Like it or not, divorce is a very real, very prevalent feature in many teens' lives. While I don't agree with Smith's "divorce is for the best" spin, I do think this book is good for those struggling with a divorce in the family, struggling with forgiveness, struggling with how to move on. So, for me, this book earns my respect.
***Points Added For: Airport Nazi ladies (they exist!), throat-clenching emotion, resilient mothers, cute British boys, bookish fathers, adorable cover.
***Points Subtracted For: Unnecessary present tense, stereotypes, predictability, really unnecessary prologue.
***Good For Fans Of: ... Books that I don't normally read, so I'm not much help (Amazon suggests The Fault in Our Stars.)
***Notes For Parents: Mild profanity, underage drinking.
so cute!
I loved this book from beginning to end. I have a weakness for British guys and this book played right into that weakness. While reading the conversations between Hadley and Oliver I kept hearing Oliver's voice in my head with that amazing accent! They meet in an airport when Hadley misses her flight by four minutes. Hadley is traveling to London to attend her Father's wedding which she does not want to go to and Oliver is traveling back to London to also attend an event that he would rather not be at.

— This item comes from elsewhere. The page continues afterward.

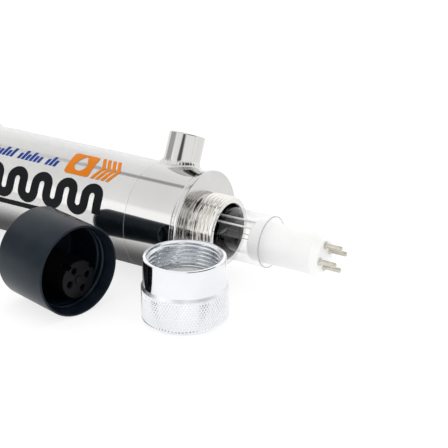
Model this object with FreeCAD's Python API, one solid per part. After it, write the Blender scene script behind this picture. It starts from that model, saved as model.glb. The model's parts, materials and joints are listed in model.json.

Is love at first sight real? Can four minutes really change your life? You will have to read the book to find out. I would highly recommend you pick up this novel and give it a go you won't be sorry. It is a sweet, fun, heartbreaking fast read.
so sweet :)
one of the best books i've ever read. didn't want to put it down! it's soo sweet and definitely relatable to many people :)
Adorable!
This book was sweet, heartwarming, a little bit heart wrenching, surprisingly emotional and absolutely darling. I loved it!!